** begin **

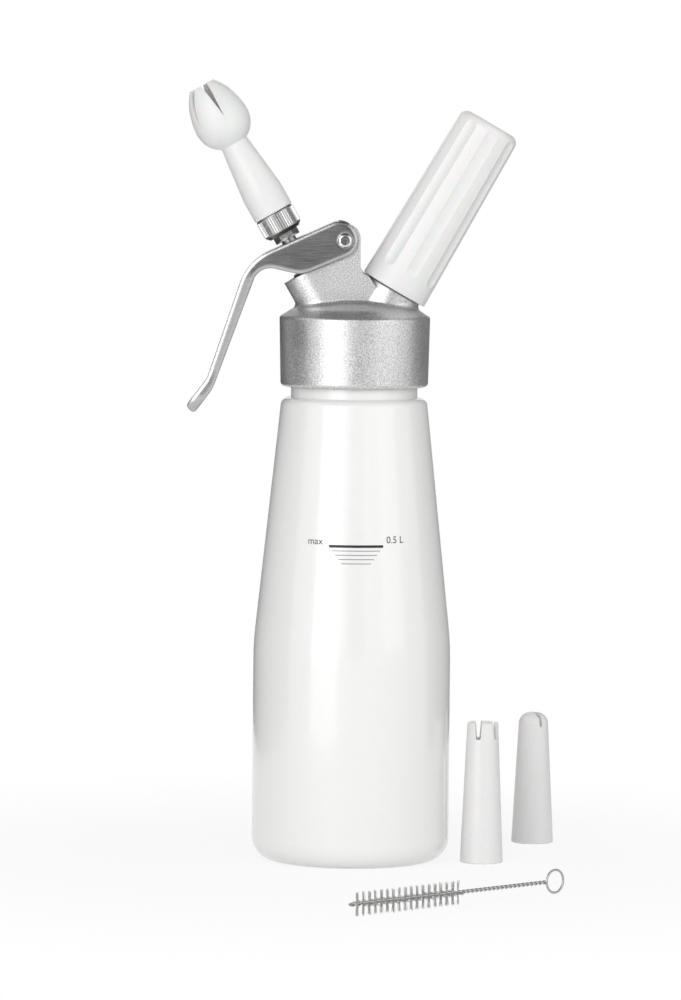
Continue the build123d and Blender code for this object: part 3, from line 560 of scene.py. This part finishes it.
# Round the wire: a quarter turn for each tuft, half a turn for the other side, and a stray
index = add_node(tree, "GeometryNodeInputIndex")
share = add_node(tree, "ShaderNodeMath", {0: index.outputs[0], 1: given["Count"]}, operation="DIVIDE")
tufts = add_node(tree, "ShaderNodeMath", {0: share.outputs[0], 1: given["Tufts"]}, operation="MULTIPLY")
tuft = add_node(tree, "ShaderNodeMath", {0: tufts.outputs[0]}, operation="FLOOR")
quarter = add_node(tree, "ShaderNodeMath", {0: tuft.outputs[0], 1: 0.25}, operation="MULTIPLY")
other_side = add_node(tree, "ShaderNodeMath", {0: index.outputs[0], 1: 0.5}, operation="MULTIPLY")
both = add_node(tree, "ShaderNodeMath", {0: quarter.outputs[0], 1: other_side.outputs[0]},
                operation="ADD")
angle = add_node(tree, "ShaderNodeMath", {0: both.outputs[0], 1: math.tau}, operation="MULTIPLY")
stray = add_node(tree, "FunctionNodeRandomValue", {2: -0.2, 3: 0.2, "Seed": 4}, data_type="FLOAT")
strayed = add_node(tree, "ShaderNodeMath", {0: angle.outputs[0], 1: stray.outputs[1]},
                   operation="ADD")

# Along the wire: each thread leans towards the middle of its tuft
in_tuft = add_node(tree, "ShaderNodeMath", {0: tufts.outputs[0]}, operation="FRACT")
inward = add_node(tree, "ShaderNodeMapRange",
                  {"Value": in_tuft.outputs[0], "To Min": -0.13, "To Max": 0.13})
tip = add_node(tree, "FunctionNodeRandomValue", {2: 1.53, 3: 1.61, "Seed": 9}, data_type="FLOAT")
drawn = add_node(tree, "ShaderNodeMath", {0: tip.outputs[1], 1: inward.outputs[0]}, operation="ADD")
facing = add_node(tree, "ShaderNodeCombineXYZ", {"X": drawn.outputs[0], "Z": strayed.outputs[0]})
short = add_node(tree, "FunctionNodeRandomValue", {2: 0.8, 3: 0.98, "Seed": 2}, data_type="FLOAT")
threads = add_node(tree, "GeometryNodeInstanceOnPoints",
                   {"Points": line.outputs[0], "Instance": thread.outputs[0],
                    "Rotation": facing.outputs[0], "Scale": short.outputs[1]})
end_tree(tree, threads.outputs[0], given)

# %% Grow the bristles in the wire
tufts_per_twist = 4
bristles = grow("nylon_bristles", tree,
                {"Count": 1200, "Tufts": tufts_per_twist * (bristle_high - bristle_low) / bristle_pitch,
                 "Length": bristle_high - bristle_low, "Reach": bristle_reach,
                 "Root Radius": 0.08 * MM, "Tip Radius": 0.06 * MM, "Material": nylon},
                brush_place @ Matrix.Translation((0, 0, bristle_low)), "brush")
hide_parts("brush_bristles")

# %% [markdown]
# ## The fill mark
#
# A heavy line shows how far to fill, with thinner and shorter lines below it and two
# plain words beside it.  Printing has no thickness to speak of.  Flat strips and letters
# are made first, then each corner is laid on the bottle by casting a ray at it, with a
# hair's breadth to spare so that ink and lacquer don't fight for the same place.

# %% Lay flat printing on the bottle
INK_RISE = 0.05 * MM
CLEAR_OF_BOTTLE = 200 * MM


def print_on_bottle(mesh):
    """Move flat corners, whose x runs round and whose z runs up, onto the bottle."""
    for corner in mesh.vertices:
        x, z = corner.co.x, corner.co.z
        front = Vector((0, -CLEAR_OF_BOTTLE, z))
        radius = abs(nodes["bottle"].ray_cast(front, Vector((0, 1, 0)))[1].y)
        angle = x / radius
        outward = Vector((math.sin(angle), -math.cos(angle), 0))
        start = outward * CLEAR_OF_BOTTLE + Vector((0, 0, z))
        hit = nodes["bottle"].ray_cast(start, -outward)[1]
        corner.co = hit + outward * INK_RISE
    mesh.update()

# %% Fill lines
tree, given = start_tree("fill_lines", {
    "Lines": "NodeSocketInt", "Gap": "NodeSocketFloat", "Width": "NodeSocketFloat",
    "Shortening": "NodeSocketFloat", "Thickness": "NodeSocketFloat",
})
drop = add_node(tree, "ShaderNodeMath", {0: given["Gap"], 1: -1.0}, operation="MULTIPLY")
offset = add_node(tree, "ShaderNodeCombineXYZ", {"Z": drop.outputs[0]})
line = add_node(tree, "GeometryNodeMeshLine", {"Count": given["Lines"], "Offset": offset.outputs[0]})
strip = add_node(tree, "GeometryNodeMeshGrid",
                 {"Size X": given["Width"], "Size Y": given["Thickness"],
                  "Vertices X": 25, "Vertices Y": 2})
stood = add_node(tree, "GeometryNodeTransform",
                 {"Geometry": strip.outputs[0], "Rotation": (math.pi / 2, 0, 0)})
index = add_node(tree, "GeometryNodeInputIndex")
less = add_node(tree, "ShaderNodeMath", {0: index.outputs[0], 1: given["Shortening"]},
                operation="MULTIPLY")
length = add_node(tree, "ShaderNodeMath", {0: 1.0, 1: less.outputs[0]}, operation="SUBTRACT")
size = add_node(tree, "ShaderNodeCombineXYZ", {"X": length.outputs[0], "Y": 1.0, "Z": 1.0})
strips = add_node(tree, "GeometryNodeInstanceOnPoints",
                  {"Points": line.outputs[0], "Instance": stood.outputs[0], "Scale": size.outputs[0]})
end_tree(tree, strips.outputs[0], given)

fill_height = 126.8 * MM
mark_middle = 1.3 * MM
for name, sizes, drop_to in (
    ("fill_line_full", {"Lines": 1, "Gap": 0.0, "Width": 21.4 * MM, "Shortening": 0.0,
                        "Thickness": 1.0 * MM, "Material": ink}, 0.0),
    ("fill_lines_fine", {"Lines": 4, "Gap": 1.65 * MM, "Width": 19.0 * MM, "Shortening": 0.13,
                         "Thickness": 0.32 * MM, "Material": grey_ink}, 1.75 * MM),
):
    place = Matrix.Translation((mark_middle, 0, fill_height - drop_to))
    lines = grow(name, tree, sizes, place, "bottle")
    print_on_bottle(lines.data)

# %% [markdown]
# The two words only say what the line means.  Text is made a mesh before it is placed.

# %% Words beside the line
def print_word(name, words, left, height):
    """A short word in plain letters, laid on the bottle."""
    curve = bpy.data.curves.new(name, "FONT")
    curve.body = words
    curve.size = 3.8 * MM
    text = bpy.data.objects.new(name + "_text", curve)
    bpy.context.scene.collection.objects.link(text)
    bpy.context.view_layer.update()
    evaluated = text.evaluated_get(bpy.context.evaluated_depsgraph_get())
    mesh = bpy.data.meshes.new_from_object(evaluated)
    bpy.data.objects.remove(text)
    mesh.transform(Matrix.Translation((left, 0, height)) @ Matrix.Rotation(math.pi / 2, 4, "X"))
    mesh.materials.clear()
    mesh.materials.append(ink)
    print_on_bottle(mesh)
    return keep(name, mesh, "bottle")


print_word("word_max", "max", -18.4 * MM, fill_height + 0.6 * MM)
print_word("word_half_litre", "0.5 L", 13.3 * MM, fill_height + 1.2 * MM)

# %% [markdown]
# ## Floor, light and camera
#
# The set stands on a pale floor in soft studio light.  The floor and the world look
# white to the camera and in reflections, but light the object only gently, so that pale
# pieces keep their shading.  Near the object the floor takes a soft shadow, and further
# away it fades into the white of the world, so that no edge of it shows.

# %% World
world = bpy.data.worlds.new("studio")
bpy.context.scene.world = world
world.use_nodes = True
tree = world.node_tree
backdrop = tree.nodes["Background"]
ray = add_node(tree, "ShaderNodeLightPath")
seen = add_node(tree, "ShaderNodeMath",
                {0: ray.outputs["Is Camera Ray"], 1: ray.outputs["Is Glossy Ray"]}, operation="MAXIMUM")
white = add_node(tree, "ShaderNodeMath",
                 {0: seen.outputs[0], 1: ray.outputs["Is Transmission Ray"]}, operation="MAXIMUM")
lit_strength = 0.6
strength = add_node(tree, "ShaderNodeMapRange",
                    {"Value": white.outputs[0], "To Min": lit_strength, "To Max": 1.0})
backdrop.inputs["Color"].default_value = linear("FFFFFF")
tree.links.new(strength.outputs[0], backdrop.inputs["Strength"])
print("world lights at", lit_strength, "and is seen at 1")

# %% Floor
floor_mesh = bpy.data.meshes.new("floor")
half_width = 60.0
corners = [(-half_width, -half_width, 0), (half_width, -half_width, 0),
           (half_width, half_width, 0), (-half_width, half_width, 0)]
floor_mesh.from_pydata(corners, [], [(0, 1, 2, 3)])
floor = bpy.data.objects.new("floor", floor_mesh)
bpy.context.scene.collection.objects.link(floor)
floor_paint, tree, shader = start_material("pale_studio_floor", "F4F4F4", 0.0, 0.9)
ray = add_node(tree, "ShaderNodeLightPath")
seen = add_node(tree, "ShaderNodeMath",
                {0: ray.outputs["Is Camera Ray"], 1: ray.outputs["Is Glossy Ray"]}, operation="MAXIMUM")
where = add_node(tree, "ShaderNodeTexCoord")
away = add_node(tree, "ShaderNodeVectorMath", {0: where.outputs["Object"]}, operation="LENGTH")
fade_starts, fade_ends = 0.08, 0.32
fade = add_node(tree, "ShaderNodeMapRange",
                {"Value": away.outputs["Value"], "From Min": fade_starts, "From Max": fade_ends,
                 "To Min": 0.85, "To Max": 1.0},
                interpolation_type="SMOOTHSTEP")
share = add_node(tree, "ShaderNodeMath", {0: seen.outputs[0], 1: fade.outputs[0]},
                 operation="MULTIPLY")
glow = add_node(tree, "ShaderNodeEmission", {"Color": linear("FFFFFF"), "Strength": 1.0})
mixed = add_node(tree, "ShaderNodeMixShader",
                 {0: share.outputs[0], 1: shader.outputs[0], 2: glow.outputs[0]})
tree.links.new(mixed.outputs[0], tree.nodes["Material Output"].inputs["Surface"])
floor_mesh.materials.append(floor_paint)
floor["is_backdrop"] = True

# %% [markdown]
# Big soft lamps light the set: one at the front left, one in front and a weaker one at the
# right.  What lights a glossy piece and what it mirrors can be set apart, so the bright
# upright highlight has two windows of its own, which are mirrored but light nothing.  The
# tall one stands far off.  The foot of the bottle would mirror the floor in its place, so a
# low window close by carries the highlight on.
#
# Metal shows what stands about it, so in an all white room it looks like grey paint.
# Photographers put dark cards round it, and so does this scene: one at each side towards
# the back, one above and one behind the camera.  Only reflections see them.

# %% Soft lamps
def aim_at_bottle(thing, place):
    """Put a lamp at a place and turn it to the middle of the bottle."""
    aim = Vector((0, 0, cad_high.z / 2)) - Vector(place)
    thing.location = place
    thing.rotation_euler = aim.to_track_quat("-Z", "Y").to_euler()


def soft_lamp(name, place, width, height, power, lights=True, mirrored=True):
    """A soft lamp with a square-cornered window, that lights, is mirrored, or both."""
    lamp = bpy.data.lights.new(name, "AREA")
    lamp.shape = "RECTANGLE"
    lamp.size, lamp.size_y = width, height
    lamp.energy = power
    light = bpy.data.objects.new(name, lamp)
    bpy.context.scene.collection.objects.link(light)
    light.visible_camera = False
    light.visible_diffuse = lights
    light.visible_glossy = mirrored
    aim_at_bottle(light, place)
    print("lamp", name, power, "W, lights" if lights else "W, only mirrored")


soft_lamp("bright_window", (-0.82, -1.34, 0.62), 0.92, 1.2, 9.5, lights=False)
soft_lamp("low_window", (-0.209, -0.341, 0.066), 0.216, 0.115, 0.11, lights=False)
soft_lamp("front_left", (-0.52, -1.54, 0.62), 0.7, 1.2, 7.5, mirrored=False)
soft_lamp("right", (1.2, -1.0, 0.6), 0.8, 1.1, 2.2)
soft_lamp("front", (0.1, -1.6, 0.7), 0.8, 0.8, 3.8, mirrored=False)

# %% Dark cards
def upright_card(side, distance, width, height=1.5):
    """Corners of a standing card at an angle round the bottle from the camera."""
    angle = math.radians(side)
    foot = Vector((math.sin(angle), -math.cos(angle), 0)) * distance
    across = Vector((math.cos(angle), math.sin(angle), 0)) * width / 2
    top = Vector((0, 0, height))
    return [foot - across, foot + across, foot + across + top, foot - across + top]


def dark_card(name, corners, tone):
    """A card of an even tone that only reflections see."""
    paint, tree, _ = start_material("card_" + tone, tone, 0.0, 0.9)
    glow = add_node(tree, "ShaderNodeEmission", {"Color": linear(tone), "Strength": 1.0})
    tree.links.new(glow.outputs[0], tree.nodes["Material Output"].inputs["Surface"])
    mesh = bpy.data.meshes.new(name)
    mesh.from_pydata(corners, [], [(0, 1, 2, 3)])
    mesh.materials.append(paint)
    card = bpy.data.objects.new(name, mesh)
    bpy.context.scene.collection.objects.link(card)
    card.visible_camera = False
    card.visible_diffuse = False
    card.visible_shadow = False
    card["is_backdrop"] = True


dark_card("card_left", upright_card(-121, 0.4, 0.8, 0.42), "505050")
dark_card("card_right", upright_card(130, 0.4, 0.57), "7C7C7C")
dark_card("card_behind_camera", upright_card(4.5, 2.6, 0.96), "606060")
dark_card("card_above",
          [(-0.6, -1.1, 1.15), (0.6, -1.1, 1.15), (0.6, 1.2, 1.0), (-0.6, 1.2, 1.0)], "505050")

# %% [markdown]
# The camera is a long way off with a long lens, level with the dispenser's top, and looks
# slightly down.  It is turned about its own view by half a degree, which leans the
# dispenser a touch to the right.

# %% Camera
frame_height = 1000
pixels_per_mm = 2.532
distance = 2.339
camera_height = 0.308
aim_point = Vector((-0.005, 0, 0.1425))
roll = math.radians(0.526)
camera_data = bpy.data.cameras.new("camera")
camera_data.sensor_fit = "VERTICAL"
camera_data.sensor_height = 36
camera = bpy.data.objects.new("camera", camera_data)
bpy.context.scene.collection.objects.link(camera)
camera.location = Vector((aim_point.x, -distance, camera_height))
line_of_sight = aim_point - camera.location
metres_to_pixels = pixels_per_mm / MM
camera_data.lens = (camera_data.sensor_height * metres_to_pixels * line_of_sight.length
                    / frame_height)
look = line_of_sight.to_track_quat("-Z", "Y")
camera.rotation_euler = (look.to_matrix() @ Matrix.Rotation(roll, 3, "Z")).to_euler()
bpy.context.scene.camera = camera
bpy.context.scene.view_settings.view_transform = "Standard"
print("lens in mm", round(camera_data.lens, 1))

# %% [markdown]
# The dressed set is measured once more, to see how far what was added reaches past the
# loaded pieces.

# %% Compare sizes and finish
low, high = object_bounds()
print("grew by mm", [round((b - a) / MM, 2) for a, b in zip(cad_low, low)],
      [round((b - a) / MM, 2) for a, b in zip(cad_high, high)])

** end **

SHORT EXERCISE: Return exactly the leading lines of the listing, stopping after the line in which "end_tree(tree, threads.outputs[0], given)" occurs.

OUTPUT BELOW:
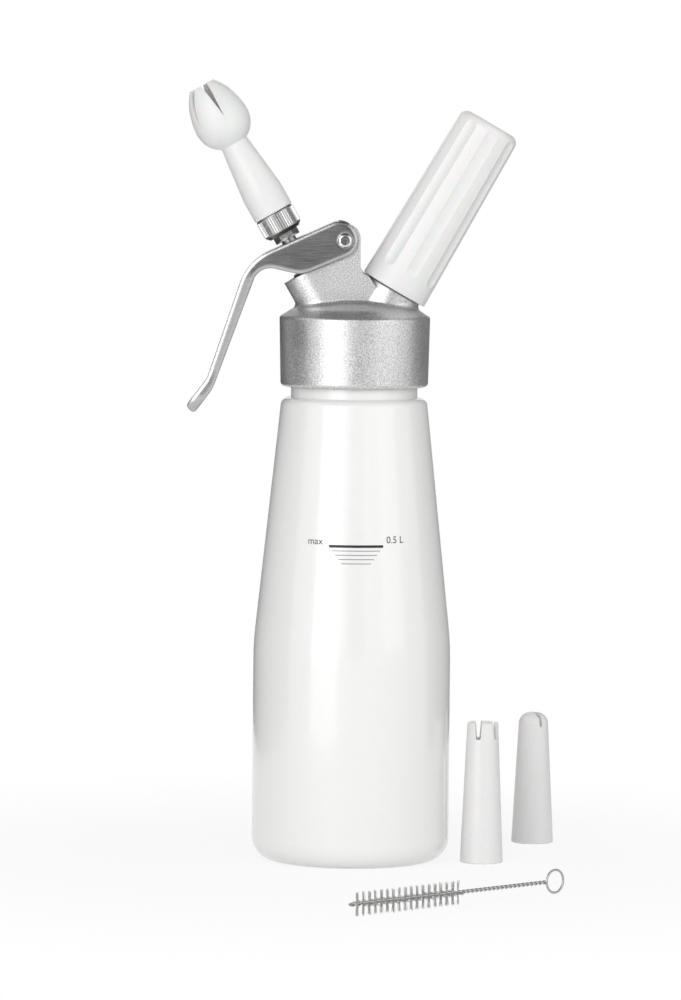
Continue the build123d and Blender code for this object: part 3, from line 560 of scene.py. This part finishes it.
# Round the wire: a quarter turn for each tuft, half a turn for the other side, and a stray
index = add_node(tree, "GeometryNodeInputIndex")
share = add_node(tree, "ShaderNodeMath", {0: index.outputs[0], 1: given["Count"]}, operation="DIVIDE")
tufts = add_node(tree, "ShaderNodeMath", {0: share.outputs[0], 1: given["Tufts"]}, operation="MULTIPLY")
tuft = add_node(tree, "ShaderNodeMath", {0: tufts.outputs[0]}, operation="FLOOR")
quarter = add_node(tree, "ShaderNodeMath", {0: tuft.outputs[0], 1: 0.25}, operation="MULTIPLY")
other_side = add_node(tree, "ShaderNodeMath", {0: index.outputs[0], 1: 0.5}, operation="MULTIPLY")
both = add_node(tree, "ShaderNodeMath", {0: quarter.outputs[0], 1: other_side.outputs[0]},
                operation="ADD")
angle = add_node(tree, "ShaderNodeMath", {0: both.outputs[0], 1: math.tau}, operation="MULTIPLY")
stray = add_node(tree, "FunctionNodeRandomValue", {2: -0.2, 3: 0.2, "Seed": 4}, data_type="FLOAT")
strayed = add_node(tree, "ShaderNodeMath", {0: angle.outputs[0], 1: stray.outputs[1]},
                   operation="ADD")

# Along the wire: each thread leans towards the middle of its tuft
in_tuft = add_node(tree, "ShaderNodeMath", {0: tufts.outputs[0]}, operation="FRACT")
inward = add_node(tree, "ShaderNodeMapRange",
                  {"Value": in_tuft.outputs[0], "To Min": -0.13, "To Max": 0.13})
tip = add_node(tree, "FunctionNodeRandomValue", {2: 1.53, 3: 1.61, "Seed": 9}, data_type="FLOAT")
drawn = add_node(tree, "ShaderNodeMath", {0: tip.outputs[1], 1: inward.outputs[0]}, operation="ADD")
facing = add_node(tree, "ShaderNodeCombineXYZ", {"X": drawn.outputs[0], "Z": strayed.outputs[0]})
short = add_node(tree, "FunctionNodeRandomValue", {2: 0.8, 3: 0.98, "Seed": 2}, data_type="FLOAT")
threads = add_node(tree, "GeometryNodeInstanceOnPoints",
                   {"Points": line.outputs[0], "Instance": thread.outputs[0],
                    "Rotation": facing.outputs[0], "Scale": short.outputs[1]})
end_tree(tree, threads.outputs[0], given)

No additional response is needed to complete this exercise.